Наверно, он каждый вечер поднимался в детскую и часто делал попытки поиграть со мной, но я всегда встречал его без особой радости; больше того, я относился к его появлению, как к помехе, и, что, по моему мнению, совершенно нормально, злился, что все внимание матери уделялось только ему.
Брат во время школьных каникул спал со мной, но днем редко заходил в детскую. Пять лет разницы в возрасте создавали в детстве неодолимую преграду между нами. Были другие доброжелательные, симпатичные взрослые, которые появлялись в моем детском мире где-то на втором плане, но мать и Люси оставались единственными, на кого в пятилетие между детской комнатой и приготовительной школой была целиком обращена моя любовь.
Не раз на предыдущих страницах упоминалось о разрушении английской деревни. Это общеизвестный и неизбежный процесс. Протестовать тут бесполезно, сетовать скучно. Это часть мрачной картины уничтожения, которая сопровождает весь английский опыт в этом столетии, и никакое представление о ближайшем прошлом (ради которого читатель, возможно, и взял в руки эту книгу) не будет полным, пока эту невосполнимую утрату тихих красот, радовавших взор, не признают главной потерей, порой вызывающей бессильное негодование, порой всего лишь сентиментальную апатию, а порою любовь к провинции и к ближним, отравляющую жизнь. Родиться в мире красоты, умирать среди уродства — общая судьба всех нас, изгнанников.

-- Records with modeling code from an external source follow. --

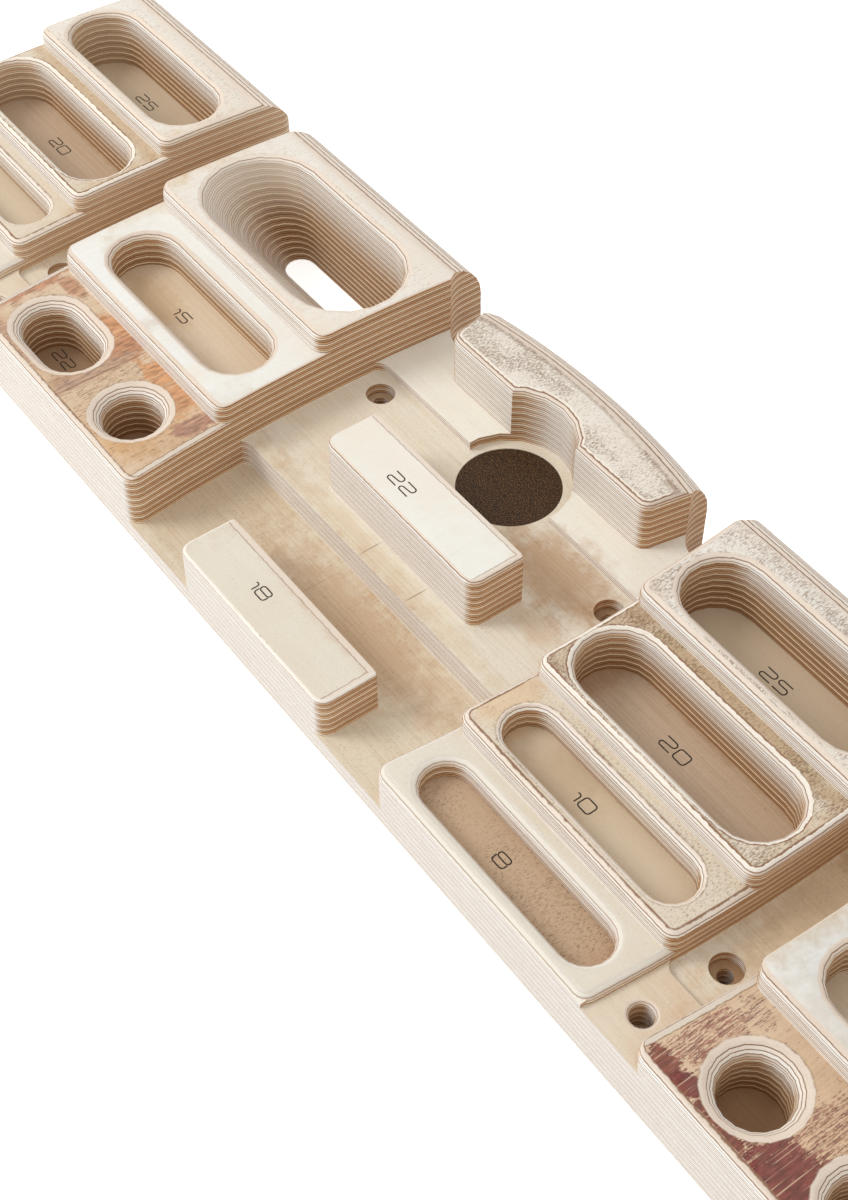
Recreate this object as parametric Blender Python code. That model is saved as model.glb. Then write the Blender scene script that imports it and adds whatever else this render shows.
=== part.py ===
"""Wooden finger training board, laid on its back.

Three birch plywood panels are glued into one blank and the front is milled into steps, pockets and bars.
Origin: middle of the back face. X runs along the board, Y to its upper edge in use, Z out of the front.
While it is modelled, X = 0 is the centreline of the sloper. The pieces are centred at the end.
"""
import math

import bpy
import bmesh
from mathutils import Matrix

# Panels of the blank
board_height = 0.160
back_thickness = 0.0134
core_thickness = 0.0180
face_thickness = 0.0171
glue_gap = 0.0003

# Blocks, from the middle outwards. Their sides are long arcs that bow away from the middle
side_arc_radius = 0.700
side_arc_level = 0.008
left_inner_side = 0.0774
left_jug_width = 0.1109
left_gap_width = 0.0201
left_row_width = 0.1018
right_inner_side = 0.0785
right_row_width = 0.1033
right_gap_width = 0.0205
right_jug_width = 0.1103

# Steps of the blocks: reach down from the upper edge, and drop below the face
row_step_reach = (0.0594, 0.1004, 0.1297)
row_step_drop = 0.0076
jug_step_reach = (0.0746, 0.1194)
jug_middle_drop = 0.0087
step_corner_radius = 0.005
front_edge_round = 0.003
row_side_round = 0.003
jug_side_round = 0.0008
top_edge_round = 0.018

# Floors of the centre bays and of the gaps between the blocks, above the back
low_bay_floor = 0.0083
mid_bay_floor = 0.0202
high_bay_floor = 0.0241
gap_floor = 0.0222
low_bay_width = 0.0504
mid_bay_width = 0.0616
bay_corner_radius = 0.006
gap_shelf_width = 0.0283
gap_recess_width = 0.1035
gap_corner_radius = 0.004

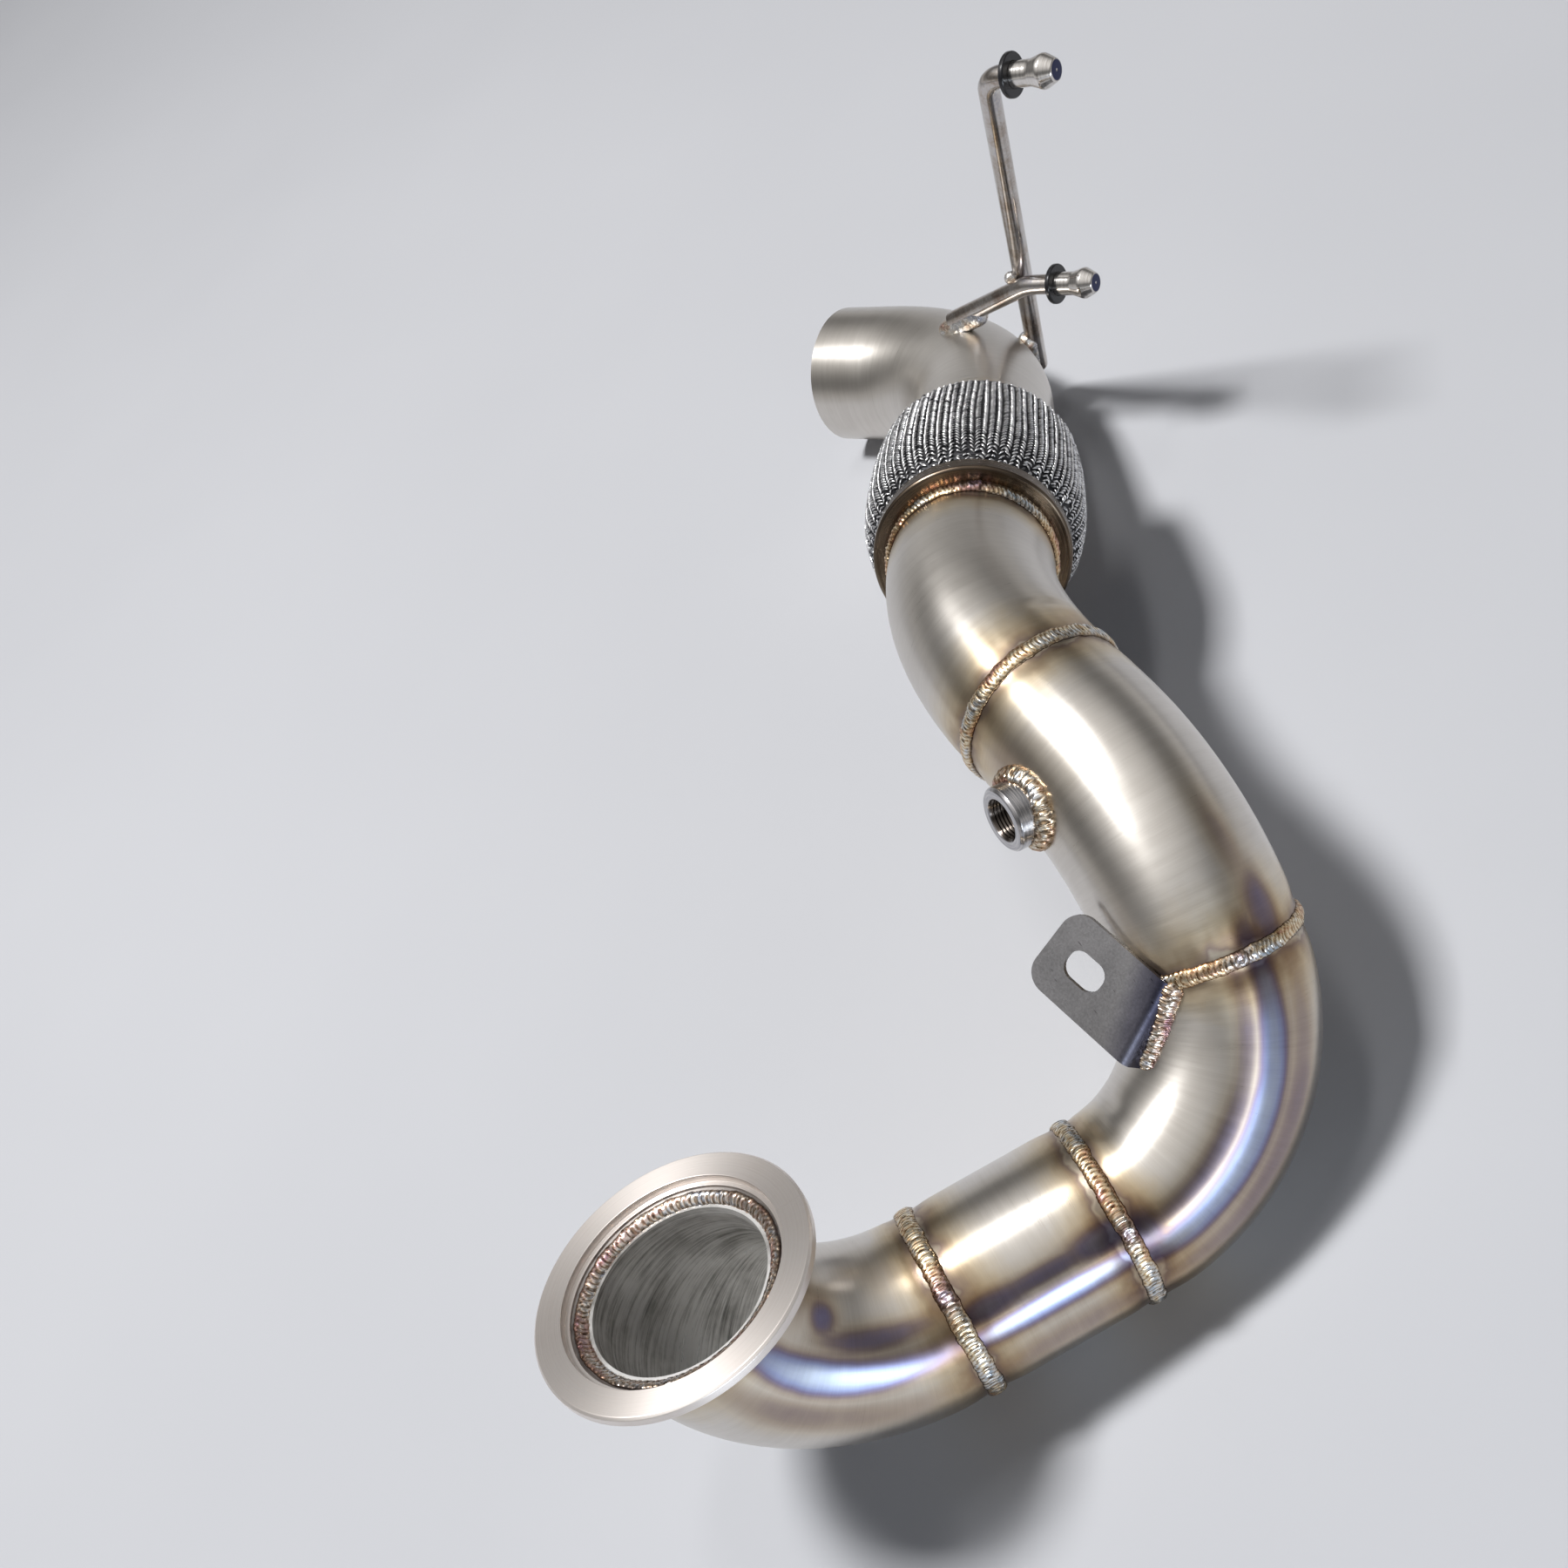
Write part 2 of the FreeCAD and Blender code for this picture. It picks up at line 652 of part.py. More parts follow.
# Bead along the foot of the bracket, on the side away from the plate
plate_round = plate_face.cross(plate_out_x)
skew = math.radians(bracket_fold_skew)
fold_line = plate_round * math.cos(skew) - plate_out_x * math.sin(skew)
fold_away = plate_out_x * math.cos(skew) + plate_round * math.sin(skew)
leg_down = fold_away * -math.cos(leg_angle) - plate_face * math.sin(leg_angle)
leg_top = (fold_point - plate_face * leg_bend
           - fold_away * (leg_bend * math.sin(leg_angle))
           + plate_face * (leg_bend * math.cos(leg_angle)))


def leg_foot(offset):
    # Where the outer face of the leg meets the skin of the elbow
    top = leg_top + fold_line * offset
    ray = Part.makeLine(top, top + leg_down * (2.0 * tube_od))
    inside = ray.common(lower_body)
    return min([vertex.Point for vertex in inside.Vertexes], key=lambda point: (point - top).Length)


bead_reach = bracket_width / 2.0 + bracket_bead_overrun
bead_spine = Part.Arc(leg_foot(-bead_reach), leg_foot(0.0), leg_foot(bead_reach))
bead_wire = Part.Wire(bead_spine.toShape())
bead_start = bead_spine.value(bead_spine.FirstParameter)
bead_end = bead_spine.value(bead_spine.LastParameter)
bead_heading = bead_spine.tangent(bead_spine.FirstParameter)[0]
bead_round = Part.Wire(Part.makeCircle(bracket_bead_radius, bead_start, bead_heading))
bracket_bead = bead_wire.makePipeShell([bead_round], True, False)
bracket_bead = bracket_bead.fuse([
    Part.makeSphere(bracket_bead_radius, bead_start),
    Part.makeSphere(bracket_bead_radius, bead_end)])
for neighbour in [lower_body, sensor_body, nodes["seam_weld_3"], nodes["support_bracket"]]:
    bracket_bead = bracket_bead.cut(neighbour)
nodes["bracket_weld"] = max(bracket_bead.Solids, key=lambda solid: solid.Volume)

# Lay the whole pipe down as it rests, floor at zero and centred on the origin
rest = FreeCAD.Placement(
    FreeCAD.Vector(0, 0, 0), FreeCAD.Rotation(rest_yaw, rest_pitch, rest_roll))
for name in nodes:
    laid = nodes[name].copy()
    laid.Placement = rest.multiply(laid.Placement)
    nodes[name] = laid
whole = Part.makeCompound(list(nodes.values())).optimalBoundingBox(False, False)
centre_shift = FreeCAD.Vector(
    -(whole.XMin + whole.XMax) / 2.0, -(whole.YMin + whole.YMax) / 2.0, -whole.ZMin)

os.makedirs("parts", exist_ok=True)
for name, shape in nodes.items():
    shape.translate(centre_shift)
    shape.exportStep("parts/" + name + ".step")
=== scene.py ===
import math

import bpy
import numpy as np
from mathutils import Matrix, Vector


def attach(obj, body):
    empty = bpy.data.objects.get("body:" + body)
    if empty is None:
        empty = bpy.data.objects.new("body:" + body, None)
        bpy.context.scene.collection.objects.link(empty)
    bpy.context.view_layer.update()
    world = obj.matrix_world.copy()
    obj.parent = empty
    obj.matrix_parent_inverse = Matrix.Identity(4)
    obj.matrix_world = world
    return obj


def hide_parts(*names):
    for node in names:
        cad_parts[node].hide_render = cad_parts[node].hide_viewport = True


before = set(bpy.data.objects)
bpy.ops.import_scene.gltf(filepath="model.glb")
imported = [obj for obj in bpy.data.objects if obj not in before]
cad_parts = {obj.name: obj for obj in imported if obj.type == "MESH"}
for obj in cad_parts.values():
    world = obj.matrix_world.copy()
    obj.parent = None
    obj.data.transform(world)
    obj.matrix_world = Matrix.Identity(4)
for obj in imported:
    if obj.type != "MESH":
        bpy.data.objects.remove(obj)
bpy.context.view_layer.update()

# The line of the pipe
# Stainless tube of 76.2 mm, bent on a mandrel and cut into lengths; each length is a
# short straight, a bend and a second straight, and they are butted end to end.
tube_radius = 0.0381
tube_wall = 0.0015
bore_radius = tube_radius - tube_wall

# Lead, bend radius, bend angle, turn of the bend's plane, tail
inlet_run = (0.010, 0.0775, 87.2, 0.0, 0.007)
straight_run = (0.071, 0.0, 0.0, 0.0, 0.0)
lower_run = (0.0032, 0.0803, 84.3, -25.5, 0.0032)
sensor_run = (0.0032, 0.1135, 46.7, -100.1, 0.0263)
upper_run = (0.0032, 0.146, 38.6, -167.2, 0.0133)
outlet_run = (0.0675, 0.1075, 60.4, -18.8, 0.0325)
flex_length = 0.107


def further(place, distance):
    return place @ Matrix.Translation((distance, 0, 0))


def turned_about(place, angle):
    return place @ Matrix.Rotation(math.radians(angle), 4, "X")


def round_bend(place, radius, angle, plane_turn):
    bend = (Matrix.Translation((0, radius, 0))
            @ Matrix.Rotation(math.radians(angle), 4, "Z")
            @ Matrix.Translation((0, -radius, 0)))
    return turned_about(turned_about(place, plane_turn) @ bend, -plane_turn)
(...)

В старинных молитвенниках в качестве одного из предварительных условий погружения в состояние медитации рекомендуется «мысленное представление Места». В том же состоит первейший долг писателя перед читателем, но для молодого невозможно, а для пожилого затруднительно в «туманной картине», рисуемой лучом волшебного фонаря, отчетливо увидеть зримый образ мира, каким он был хотя бы пятьдесят лет назад. Названия мест, когда-то вызывавшие совершенно иные ассоциации, ныне звучат как инопланетные. Легче пробудить душевное волнение, нежели зрительную фантазию. Мне было четыре года, когда отец построил наш дом в месте, которое в те времена было деревней Норт-Энд, под Хэмпстедом. По правде говоря, он был первым из толпы тех, кто позже целиком захватил ее. Когда мы там поселились, метро доходило только до Хэмпстеда. Голдерс-Грин был заросшим травой перепутьем с указателями на Лондон, Финчли и Гендон, местом, где можно было бы повстречать «Женщину в белом». Нас окружали молочные фермы, огороды и несколько красивых старых кирпичных или оштукатуренных домов, при которых были усадьбы в двадцать или больше акров; неподалеку зеленел лес, где мы собирали чернику, где бежали ручьи, на чьих берегах мы устраивали пикники. Норт-Энд-роуд была узкой крутой пыльной улочкой, и белые столбики с перекладинами отделяли тротуары от проезжей части. В Норт-Энде, и читатель, возможно, еще помнит это, Билл Сайкс провел первую ночь, когда бежал после убийства Нэнси [38] .
38
Билл Сайкси Нэнси— персонажи романа Чарлза Диккенса «Оливер Твист».
Отец восславил постройку нашего дома в очерке, в котором писал: «Мы, кто появился на свет среди сельских пастбищ и прошел науки под сенью того золотого аббатства на западе страны, всегда должны чувствовать себя скитальцами и перекати-полем в царстве фонарных столбов и бордюрного камня… Если эта книга попадет в руки читателя, который, живя, как узник, в городской комнатенке, куда никогда не заглядывает солнце, среди скопища каменных домов, все же чувствует весеннее брожение в крови, когда на пропыленной липе лопаются почки, пусть он придет в Хэмптон и сам убедится, как это мудро — построить здесь себе дом.